CRóNICAS > LEILA GUERRIERO
Una ola de suicidios juveniles en una pequeña comunidad petrolera es rastreada en esta crónica del fin del mundo, donde resuena la ficción pero siempre con el oído atento a lo que dicta la realidad.
› Por Federico Kukso
Los suicidas del fin del mundo
Leila Guerriero
Tusquets
230 páginas
Las Heras es la capital nacional del suicidio; adolescente por lo menos. Los hechos lo confirman: entre el 27 de marzo de 1997 y enero del 2000, esta pequeña comunidad petrolera perdida en el norte de la provincia de Santa Cruz fue sacudida por una ola de suicidios que estalló sin dar aviso. Hubo 22 suicidios, 22 muertes sin culpables. Y todos los casos estuvieron marcados por el mismo signo: lo inexplicable de la muerte joven, un enigma sólo entendible por la persona que tomó la decisión y se llevó sus razones a la tumba.
Tanto suceso macabro pasaría sin muchos retoques como trama de una novela policial, aunque, como demuestra la periodista Leila Guerriero, no hace falta inventar personajes, historias secundarias, romances y odios en países de nombres complicados para resaltar la sorpresa tétrica detrás de tanta tragedia cercana. Sólo una chapa aclaratoria basta para dividir las aguas de la ficción de su reverso: “Los hechos y circunstancias aquí narrados son reales, pero algunos de los nombres de las personas citadas fueron cambiados”. Así, exactamente así, y para dejar las cosas en claro, arranca Los suicidas del fin del mundo, libro cuyo mapa introductorio –que adorna las primeras páginas como si se tratara de una guía turística– excede sus funciones orientativas. Resulta que, además de servir como diccionario geográfico, introduce la personalidad melancólica de ese macropersonaje que es el pueblo y que interviene en cada momento: su aislamiento en la múltiple extensión del paisaje patagónico o su casi anónima forma de ser como punto cartográfico.
Fundado el 11 de julio de 1921, Las Heras creció al mismo ritmo en que se iba vaciando, impulsado por la fiebre del petróleo que desde fines de los ‘70 atrajo a trabajadores golondrina de todo el interior para probar suerte. Hasta que –en la década del ‘90– YPF pasó a Repsol y el desempleo trepó a un insoportable 25 por ciento en una población de 9300 habitantes. Sin embargo, no es sólo eso: la lectura de Los suicidas del fin del mundo, crónica que pone más el acento en el costumbrismo que en la tarea de destapar ollas, enseña que la peculiaridad no estática de la composición demográfica de Las Heras es sólo la puerta de entrada para entender la causa de tanto suicidio adolescente. Con tres años de investigación a cuestas, Guerriero presenta un relato coral y polifónico en el que, ante la ausencia obvia de los verdaderos actores (los muertos), relucen las voces de los miembros de su entorno inmediato –padres ausentes o abusadores, madres púberes y sumisas–, presencias reconstruidas locuazmente a través de un clima de intimidad que la autora infunde a sus entrevistas con agilidad y sin erradicar la distancia privativa que separa al entrevistador del entrevistado.

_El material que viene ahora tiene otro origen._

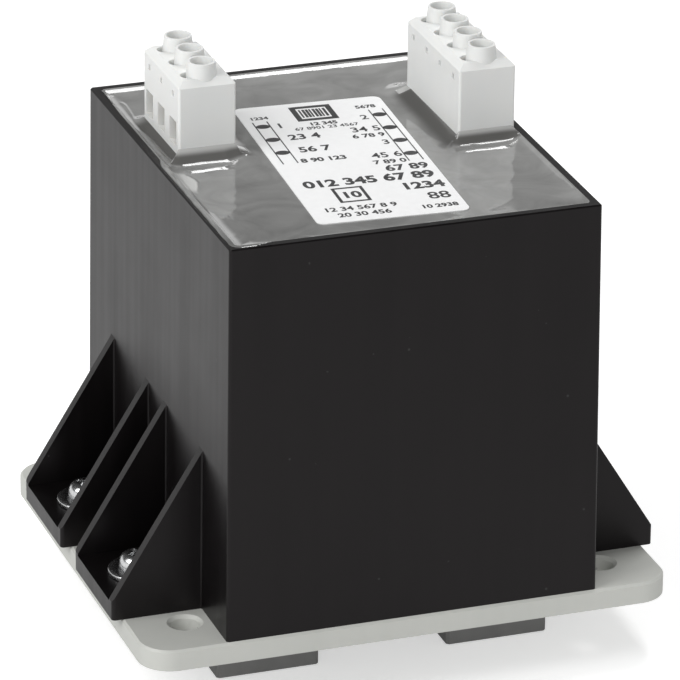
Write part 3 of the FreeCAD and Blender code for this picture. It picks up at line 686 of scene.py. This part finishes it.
# Slow swells, the swirl that bends them, thin flow lines, and a fine ripple, each from its own noise layer
SWIRL = 2.4
SWIRL_PER_MM = 0.045
SWELL = 0.05
SWELL_PER_MM = 0.075
FLOW_LINE = 0.028
FLOW_LINE_POWER = 6
FLOW_LINES_TO_SWELLS = 1.6
RIPPLE = 0.002
RIPPLE_PER_MM = 0.42
SWIRL_X_LAYER = 11.0
SWIRL_Y_LAYER = 23.0
SWELL_LAYER = 3.1
FLOW_LINE_LAYER = 9.4
RIPPLE_LAYER = 7.7
RAGGED_LAYER = 2.0

# The skin's grid: its steps, how far the fine step reaches from the walls and the bodies, and how far the
# skin runs on into a body and on to the rim, or past the film there
GRID_STEP = 0.36
FINE_STEP = 0.15
FINE_LEFT_END = -20.5
FINE_FRONT_WALL = 2.6
FINE_BACK_WALL = 2.8
FINE_INTO_BODY = 0.3
FINE_BESIDE_BODY = 2.9
FINE_BEFORE_BODY = 4.8
FINE_AT_CORNER = 2.2
SKIN_INTO_BODY = 0.15
SKIN_INTO_RIM = 0.1
SKIN_PAST_FILM = 1.3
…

Guerriero nunca disimula ni esconde su “extranjeridad”. Su mirada es la del que se asombra por la cuota pintoresca y tétrica del paisaje, sabiendo de antemano que su paso por allí es efímero, circunstancial. Mira, escucha y cuenta: más que respuestas, lo que busca (y encuentra) son impresiones y desahogos que hagan más palpable el mapa de la muerte. De alguna manera, Guerriero arroja la misma hipótesis que María Cristoff utiliza en su Falsa calma: el ambiente –en este caso, la presencia fantasmal del desierto patagónico como escenografía– ejerce sobre la gente un influjo tan poderoso que moldea hasta las identidades. Y el resultado, como muestra Guerriero, es una seguidilla de personajes macondianos o sacados de Twin Peaks: un peluquero descorazonado con aires de vedette, una locutora que regentea un puterío, el dueño de una radio fanático de la música electrónica, en fin, individuos cruzados por el empuje del “querer ser alguien” y frenados por el tedio, la soledad histórica y la violencia intrínseca de una ciudad sin cines, librerías, quioscos ni lazos sociales fuertes, donde la muerte violenta se escabulle entre los hechos comunes de todos los días.